Samsung's Galaxy smartphones – big in Japan
If there's one thing that helps the troubled Japanese TV manufacturers, it's the fierce loyalty of the customers back home when it comes to buying TVs, making Japan a difficult market for outside companies to crack.
Domestic consumption accounts for a major part of Panasonic's TV sales, for example, and brands such as Hitachi and Toshiba have a much greater presence in Japanese stores than they manage on the wider global market.
But now Samsung looks likely to be squaring up for a new attack on the Japanese market – and it's doing so on the back of some serious brand-building done with the success of its Galaxy smartphones. That's the view of Japan's Nikkei business news service, in a report published yesterday.
The Japanese TV market, which boomed in recent times thanks to government eco-programmes and the recently-completed switchover to digital broadcasting, has traditionally eluded outside manufacturers, consumers preferring a 'Made in Japan' label on their tellies.
Samsung has already had one go at the Japanese TV market, entering almost ten years ago, and calling it quits five years later in 2007, when it had achieved a market share of just 0.3%.
That's small beer compared to Samsung's global flat-panel share, which was 18.7% last year (ahead of LG on 13.1%, Sony on 10.3% and Panasonic on 7.9%).
But now, buoyed by the runaway success of its Galaxy smartphones in Japan, the company is looking at re-entering the Japanese market as early as next year, targeting sales of large-screen (40in+) LCD sets, internet-connected and 3D models and – in the near future – OLED TVs.
Samsung has already shown a range of OLED TVs of increasing sizes at various recent trade shows and events, and is widely expected to reveal its own 55in set at CES 2012, which opens next week in Las Vegas, to challenge the model already announced by rival LG.
The Nikkei reports that Samsung has been having talks with major volume retailers in Japan, including Yamada Denki and Yodobashi Camera, and is aiming to beat its Japanese rivals into the shops with innovations such as OLED, with which it hopes to grab a significant market share.
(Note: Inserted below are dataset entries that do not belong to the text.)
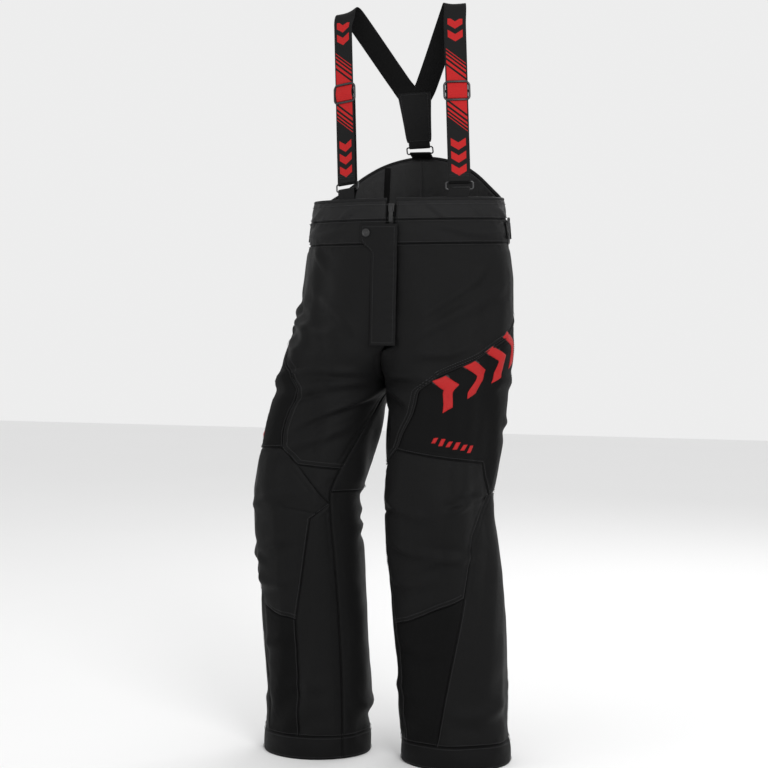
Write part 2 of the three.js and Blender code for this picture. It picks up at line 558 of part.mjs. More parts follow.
// ---- Suspenders ----
const RING_LIFT = 32; // top bar of the front ring above the front top edge
const ADJUSTER_REACH = 166; // from the front ring up to the adjuster
const STRAIGHT = 290; // straight stretch of the front strap
const STRAP_TURN = THREE.MathUtils.degToRad(18); // each front strap faces outward a little
const LAYER_GAP = 5.8; // between the two layers of webbing below the adjuster
const STRAPS = {
  left: { side: LEFT, base: 117, mid: [105, 24, 165], over: [[95, -20, 348], [90, -9, 355], [83, 0, 345]] },
  right: { side: RIGHT, base: 93, mid: [105, 24, 165], over: [[112, -29, 340], [108, -18, 347], [101, -9, 339]] },
};
const BACK_ENDS = { left: [21, 50, 202], right: [-28, 50, 202] };
for (const [word, { side, base, mid, over }] of Object.entries(STRAPS)) {
  const place = frontPlace(side, base, FRONT_TOP);
  const rim = near(side, place, FRONT_TOP, -LINING_DEPTH);
  const foot = new THREE.Vector3(side * base, rim.y, FRONT_TOP + RING_LIFT);
  const up = new THREE.Vector3(side * (mid[0] - base), mid[1], mid[2]).normalize();
  const facing = new THREE.Vector3(Math.cos(STRAP_TURN), side * Math.sin(STRAP_TURN), 0);
  const across = facing.addScaledVector(up, -facing.dot(up)).normalize();
  const back = up.clone().cross(across);
  const stretch = new THREE.Group();
  stretch.applyMatrix4(new THREE.Matrix4().makeBasis(across, back, up).setPosition(foot));
  group.add(stretch);

  const inner = WEB_WIDTH + 2 * CLEARANCE + 1.6;
  const rail = (s) =>
    block(ADJUSTER_RAIL, 8.4, ADJUSTER_HEIGHT, (s * (inner + ADJUSTER_RAIL)) / 2, 0.4, ADJUSTER_REACH);
  const bar = (y, z, height) => block(inner + 2, 2.2, height, 0, y, ADJUSTER_REACH + z);
  const endBar = ADJUSTER_HEIGHT / 2 - 2;
  add(
    `strap_adjuster_${word}`,
    joined([rail(-1), rail(1), bar(-2.7, endBar, 4), bar(-2.7, -endBar, 4), bar(2.7, 0, 5)]),
    METAL,
    stretch,
  );
  const ring = add(`front_ring_${word}`, wireRing(WEB_WIDTH + 6, FRONT_RING_HEIGHT), METAL, stretch);
  ring.position.set(0, LAYER_GAP / 2, 0);
  const turn = [];
  for (let k = 0; k <= 6; k++) {
    const angle = (Math.PI * k) / 6;
    turn.push(
      new THREE.Vector3(0, (LAYER_GAP / 2) * (1 - Math.cos(angle)), (-LAYER_GAP / 2) * Math.sin(angle)),
    );
  }
  turn.push(new THREE.Vector3(0, LAYER_GAP, ADJUSTER_REACH - 8));
  ribbon(`strap_return_${word}`, turn, WEB_WIDTH, WEB_THICKNESS, WEBBING, stretch);

  const ringFoot = new THREE.Vector3(0, LAYER_GAP / 2, -FRONT_RING_HEIGHT + 2 * WIRE - 8);
  const tabTop = ringFoot.applyMatrix4(stretch.matrix);
  const tabMiddle = near(side, place, FRONT_TOP - 4, -SHELL - 4);
  const tabLow = near(side, place, FRONT_TOP - 26, -SHELL - 4);
  const rimward = near(side, place + 0.03, FRONT_TOP, 0).sub(near(side, place - 0.03, FRONT_TOP, 0));
  const tabAcross = rimward.multiplyScalar(side).setZ(0).normalize();
  ribbon(`front_tab_${word}`, [tabLow, tabMiddle, tabTop], TAB_WIDTH, 2.4, WEBBING, group, tabAcross);

  const start = foot.clone().addScaledVector(up, 0.6);
  const points = [start, foot.clone().addScaledVector(up, STRAIGHT)];
  for (const [x, y, z] of over) points.push(new THREE.Vector3(side * x, y, FRONT_TOP + z));
  const [ex, ey, ez] = BACK_ENDS[word];
  points.push(new THREE.Vector3(ex, ey, FRONT_TOP + ez));
  const smooth = new THREE.CatmullRomCurve3(points.slice(1), false, "centripetal").getPoints(14);
  const path = [start, ...smooth];
  const level = new THREE.Vector3(1, 0, 0);
  const widths = path.map((point, i) => across.clone().lerp(level, THREE.MathUtils.clamp((i - 1) / 6, 0, 1)));
  ribbon(`suspender_${word}`, path, WEB_WIDTH, WEB_THICKNESS, WEBBING, group, widths);
}

// ---- Yoke patch that joins the straps, its ring and the tab on the high back ----
const YOKE_TOP = new THREE.Vector3(-3, 54, FRONT_TOP + 187);
const YOKE_FOOT = new THREE.Vector3(0, 71, FRONT_TOP + 113);
const yokeDown = YOKE_FOOT.clone().sub(YOKE_TOP);
const yoke = new THREE.Group();
const yokeUp = yokeDown.clone().negate().normalize();
const yokeAcross = new THREE.Vector3(1, 0, 0).addScaledVector(yokeUp, -yokeUp.x).normalize();
yoke.applyMatrix4(
  new THREE.Matrix4().makeBasis(yokeAcross, yokeUp.clone().cross(yokeAcross), yokeUp).setPosition(YOKE_FOOT),
);
group.add(yoke);
const YOKE_THICKNESS = 4;
const YOKE_FOOT_WIDTH = 50;
const YOKE_TOP_WIDTH = 58;
const yokeLength = yokeDown.length();
const outline = new THREE.Shape();
outline.moveTo(-YOKE_FOOT_WIDTH / 2, 0).lineTo(YOKE_FOOT_WIDTH / 2, 0);
outline.lineTo(YOKE_TOP_WIDTH / 2, yokeLength).lineTo(-YOKE_TOP_WIDTH / 2, yokeLength);
const plate = new THREE.ExtrudeGeometry(outline, { depth: YOKE_THICKNESS, bevelEnabled: false });
add("yoke_patch", plate.rotateX(Math.PI / 2).translate(0, YOKE_THICKNESS / 2, 0), FABRIC, yoke);
const STUB = 7;
add("yoke_loop", block(WEB_WIDTH, 3, STUB - 0.6, 0, 0, -STUB / 2 - 0.3 + CLEARANCE / 2), WEBBING, yoke);
const backRing = add("back_ring", wireRing(WEB_WIDTH + 8, BACK_RING_HEIGHT), METAL, yoke);
backRing.position.set(0, 0, -STUB - WIRE / 2 - CLEARANCE);
const backTabTop = new THREE.Vector3(0, 0, -STUB - BACK_RING_HEIGHT + WIRE - 7).applyMatrix4(yoke.matrix);
const backTabLow = near(LEFT, 1, BACK_TOP - 30, -SHELL - 4);
const backTabEdge = near(LEFT, 1, BACK_TOP - 4, -SHELL - 4);
ribbon("back_tab", [backTabLow, backTabEdge, backTabTop], WEB_WIDTH, 2.2, WEBBING);

// ---- Side waist adjusters: a strap from the back seam, a tall ring, and the tab folded back ----
const SIDE_Z = (BAND_LOW + BAND_TOP) / 2;
for (const [word, side] of SIDES) {
  const lying = (name, from, to, offset, thickness, height, look) => {
    const net = [
      [[from, SIDE_Z - height / 2], [to, SIDE_Z - height / 2]],
      [[from, SIDE_Z + height / 2], [to, SIDE_Z + height / 2]],
    ];
    panel(name, side, net, look, offset + thickness, thickness);
  };
  lying(`side_strap_${word}`, 0.554, 0.66, 1.4, 1.4, SIDE_WEB_WIDTH, WEBBING);
  lying(`side_tab_${word}`, 0.556, 0.64, 5.2, 1.6, SIDE_WEB_WIDTH, WEBBING);
  lying(`side_loop_${word}`, 0.48, 0.512, 1.4, 2.2, SIDE_WEB_WIDTH, WEBBING);
  const hub = near(side, 0.545, SIDE_Z, 6.6);
  const ring = add(`side_ring_${word}`, wireRing(SIDE_WEB_WIDTH + 14, 13).rotateY(Math.PI / 2), METAL);
  ring.rotation.z = Math.PI / 2;
  ring.position.copy(hub);
}

// ---- Raised emblem on the left outer thigh: one stepped bar ----
panel("side_emblem", LEFT, [
  [[0.26, thigh(0.86)], [0.32, thigh(0.8)]],
  [[0.3, rise(0.06)], [0.36, rise(0.02)]],
  [[0.37, rise(0.2)], [0.42, rise(0.14)]],
], RED, EMBLEM_LIFT + EMBLEM_THICKNESS, EMBLEM_THICKNESS);

// The origin is the middle of the footprint, on the surface that the hems stand on.
const extent = new THREE.Box3().setFromObject(group, true);
group.position.set(-(extent.min.x + extent.max.x) / 2, -(extent.min.y + extent.max.y) / 2, -extent.min.z);

export default group;
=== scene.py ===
# %% [markdown]
# # Insulated snow trousers with suspenders
# The trousers are one skin, described by smooth curves through a few body sizes. Every cloth piece is laid on
# that skin by its place round the side (0 centre front or inseam, 1 centre back or inseam) and its height, so
# panels, seams, stitches, piping and badges follow the same folds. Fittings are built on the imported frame.

# %% Frame and libraries
import json
import math
import random
import bmesh
import bpy
import numpy as np
from mathutils import Matrix, Vector
from mathutils.kdtree import KDTree


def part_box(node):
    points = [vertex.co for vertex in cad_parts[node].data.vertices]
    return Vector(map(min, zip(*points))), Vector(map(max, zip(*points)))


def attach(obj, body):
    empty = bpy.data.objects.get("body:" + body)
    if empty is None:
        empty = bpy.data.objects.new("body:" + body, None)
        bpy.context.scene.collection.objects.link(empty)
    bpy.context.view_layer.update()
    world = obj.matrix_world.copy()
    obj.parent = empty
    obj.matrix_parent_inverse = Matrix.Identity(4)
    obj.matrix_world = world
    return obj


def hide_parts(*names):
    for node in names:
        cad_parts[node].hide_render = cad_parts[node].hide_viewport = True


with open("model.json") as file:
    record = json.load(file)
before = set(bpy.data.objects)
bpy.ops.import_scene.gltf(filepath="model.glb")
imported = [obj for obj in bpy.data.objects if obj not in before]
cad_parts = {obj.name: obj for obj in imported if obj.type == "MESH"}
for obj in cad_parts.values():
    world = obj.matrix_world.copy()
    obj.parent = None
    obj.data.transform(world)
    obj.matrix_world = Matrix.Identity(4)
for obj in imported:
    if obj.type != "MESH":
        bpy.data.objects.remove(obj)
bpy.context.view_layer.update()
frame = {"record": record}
JOINTS = {joint["name"]: joint for joint in frame["record"]["behaviour"]["joints"]}
RANDOM = random.Random(7)
MM = 0.001
LEFT, RIGHT = 1, -1
SIDES = (("left", LEFT), ("right", RIGHT))

# %% [markdown]
# ## Sizes
# The same landmarks as the frame's, in millimetres: hem, knee, crotch, waistband and top edges. The skin's own
# middle lies beside the origin, because the origin is the middle of the footprint.

# %% Landmarks
CALF_LENGTH, THIGH_LENGTH, RISE = 494, 196, 264
BAND_HEIGHT, UPPER_HEIGHT, BACK_EXTRA, CUFF_HEIGHT = 43, 36, 85, 43
WAIST_WIDTH, WAIST_DEPTH, THIGH_WIDTH, KNEE_WIDTH = 181, 105, 106, 98
HEM_WIDTH, HEM_DEPTH, LEFT_STANCE, RIGHT_STANCE = 101, 90, 110, 130
WAIST_TILT, SIDE_SEAM, ZIP_SLOT = 0.013, 0.58, 9
KNEE = CALF_LENGTH
CROTCH = KNEE + THIGH_LENGTH
BAND_LOW = CROTCH + RISE
BAND_TOP = BAND_LOW + BAND_HEIGHT
FRONT_TOP = BAND_TOP + UPPER_HEIGHT
BACK_TOP = FRONT_TOP + BACK_EXTRA


def calf(share):
    return CALF_LENGTH * share


def thigh(share):
    return KNEE + THIGH_LENGTH * share


def rise(share):
    return CROTCH + RISE * share


chain_low, chain_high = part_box("zipper_chain")
cuff_low, cuff_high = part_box("hem_cuff_left")
SHIFT = np.array([(chain_low[0] + chain_high[0]) / 2, (cuff_low[1] + cuff_high[1]) / 2, 0]) / MM
print("skin's middle", SHIFT)

# %% [markdown]
# ## The skin
# One oval per height and side. Above the crotch the two ovals meet on the body's middle plane; below it each
# closes on itself as a leg. The wearer stands with the right leg turned out and both knees a little bent.

# %% Skin curves


def through(*pairs):
    """A smooth curve through (height, value) pairs, level at both ends."""
    heights = np.array([p[0] for p in pairs], float)
    values = np.array([p[1] for p in pairs], float)
    slopes = np.zeros(len(pairs))
    slopes[1:-1] = (values[2:] - values[:-2]) / (heights[2:] - heights[:-2])

    def curve(z):
        z = np.clip(z, heights[0], heights[-1])
        i = np.clip(np.searchsorted(heights, z, side="right") - 1, 0, len(pairs) - 2)
        width = heights[i + 1] - heights[i]
        t = (z - heights[i]) / width
        r = 1 - t
        start = values[i] * (1 + 2 * t) * r * r + slopes[i] * width * t * r * r
        return start + values[i + 1] * t * t * (3 - 2 * t) - slopes[i + 1] * width * t * t * r

    return curve


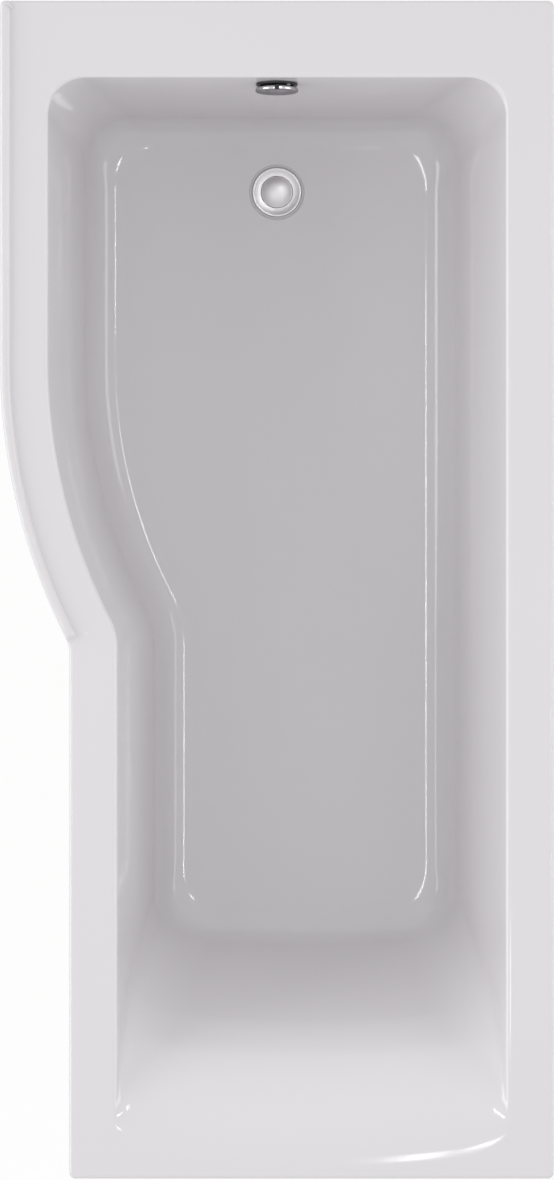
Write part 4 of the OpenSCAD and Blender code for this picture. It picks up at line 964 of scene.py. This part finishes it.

The Korean company set itself a 2011 worldwide sales target of 45m TVs, 15% higher than in 2010, and while it remains to be seen whether that was achieved, a slice of the Japanese TV market – even though this has contracted from 26m units in 2010 to 15m in the current financial year – would help Samsung achieve its ambitious plans to reinforce its global leadership.
However, a major move into the Japanese market by the Korean companies looks likely to put even more pressure on the ailing TV divisions of the big domestic manufacturers.